## Information provided
* * *
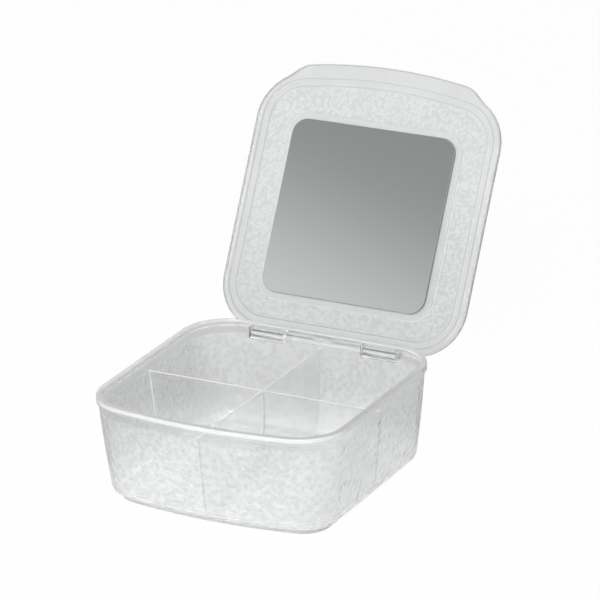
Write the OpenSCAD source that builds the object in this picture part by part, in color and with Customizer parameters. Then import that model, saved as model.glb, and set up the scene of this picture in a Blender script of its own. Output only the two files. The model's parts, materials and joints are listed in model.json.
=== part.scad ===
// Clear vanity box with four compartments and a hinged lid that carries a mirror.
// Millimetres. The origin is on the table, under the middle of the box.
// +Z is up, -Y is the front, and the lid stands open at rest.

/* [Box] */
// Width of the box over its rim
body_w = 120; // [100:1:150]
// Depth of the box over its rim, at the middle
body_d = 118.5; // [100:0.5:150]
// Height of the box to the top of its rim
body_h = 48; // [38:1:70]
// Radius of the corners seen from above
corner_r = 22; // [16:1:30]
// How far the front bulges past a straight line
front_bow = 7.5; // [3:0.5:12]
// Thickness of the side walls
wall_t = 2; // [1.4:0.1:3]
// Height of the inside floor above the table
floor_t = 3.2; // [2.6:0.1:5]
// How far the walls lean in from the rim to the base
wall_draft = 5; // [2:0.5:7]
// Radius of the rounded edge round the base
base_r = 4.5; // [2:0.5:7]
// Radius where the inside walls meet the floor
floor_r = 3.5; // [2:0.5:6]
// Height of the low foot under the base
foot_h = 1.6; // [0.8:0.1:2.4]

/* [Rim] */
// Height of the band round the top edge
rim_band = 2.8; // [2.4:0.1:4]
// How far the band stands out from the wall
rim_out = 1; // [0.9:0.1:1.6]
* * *
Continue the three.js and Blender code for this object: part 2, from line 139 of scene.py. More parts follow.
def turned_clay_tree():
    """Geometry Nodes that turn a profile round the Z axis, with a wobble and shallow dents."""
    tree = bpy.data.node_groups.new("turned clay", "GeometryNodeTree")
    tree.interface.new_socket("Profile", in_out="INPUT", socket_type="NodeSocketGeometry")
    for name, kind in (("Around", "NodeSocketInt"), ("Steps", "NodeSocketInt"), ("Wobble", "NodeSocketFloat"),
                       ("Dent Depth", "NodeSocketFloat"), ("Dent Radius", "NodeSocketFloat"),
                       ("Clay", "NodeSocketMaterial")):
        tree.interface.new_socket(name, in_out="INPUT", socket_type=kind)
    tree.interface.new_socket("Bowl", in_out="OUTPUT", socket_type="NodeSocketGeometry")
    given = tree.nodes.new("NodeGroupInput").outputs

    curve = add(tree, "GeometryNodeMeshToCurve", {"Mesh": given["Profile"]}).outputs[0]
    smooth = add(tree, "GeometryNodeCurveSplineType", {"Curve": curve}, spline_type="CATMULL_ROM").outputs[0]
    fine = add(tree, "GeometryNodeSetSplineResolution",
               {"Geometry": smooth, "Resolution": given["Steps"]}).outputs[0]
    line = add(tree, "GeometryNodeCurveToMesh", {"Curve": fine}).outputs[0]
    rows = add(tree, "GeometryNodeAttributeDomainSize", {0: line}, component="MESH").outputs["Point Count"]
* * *
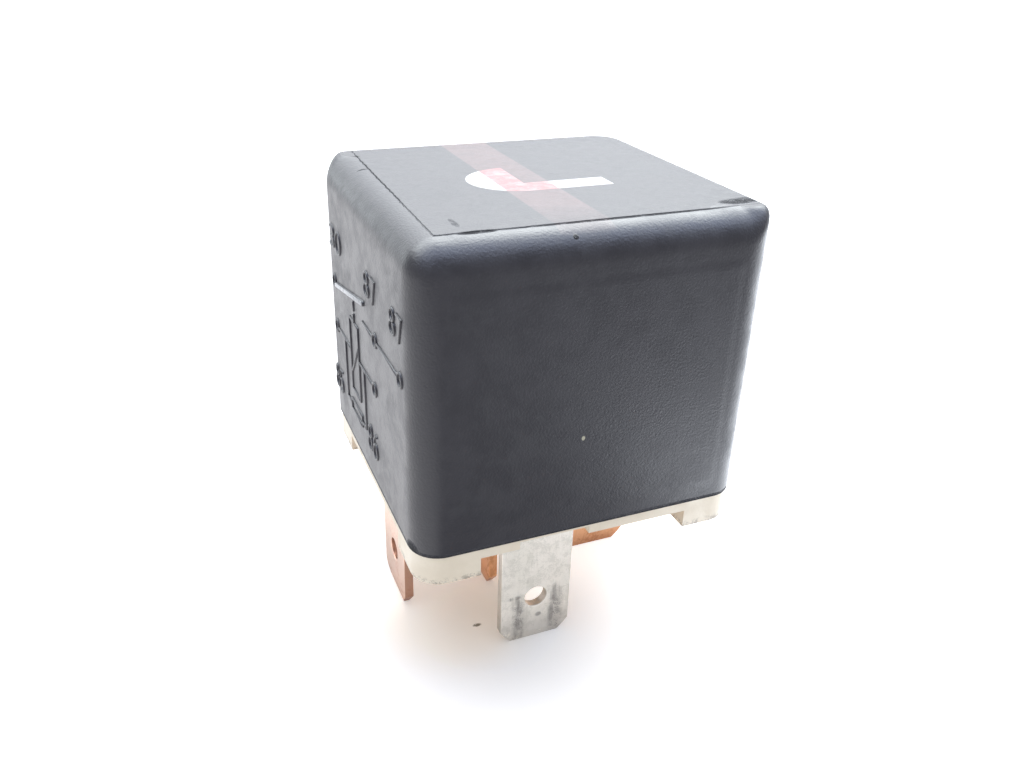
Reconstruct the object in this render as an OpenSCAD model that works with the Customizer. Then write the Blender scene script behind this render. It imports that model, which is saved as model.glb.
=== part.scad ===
* * *
## Given instruction
Each line from the one bearing "Write the OpenSCAD" through the one bearing "open at rest." is to be duplicated without change; all remaining lines are to be left out.

## Expected answer
Write the OpenSCAD source that builds the object in this picture part by part, in color and with Customizer parameters. Then import that model, saved as model.glb, and set up the scene of this picture in a Blender script of its own. Output only the two files. The model's parts, materials and joints are listed in model.json.
=== part.scad ===
// Clear vanity box with four compartments and a hinged lid that carries a mirror.
// Millimetres. The origin is on the table, under the middle of the box.
// +Z is up, -Y is the front, and the lid stands open at rest.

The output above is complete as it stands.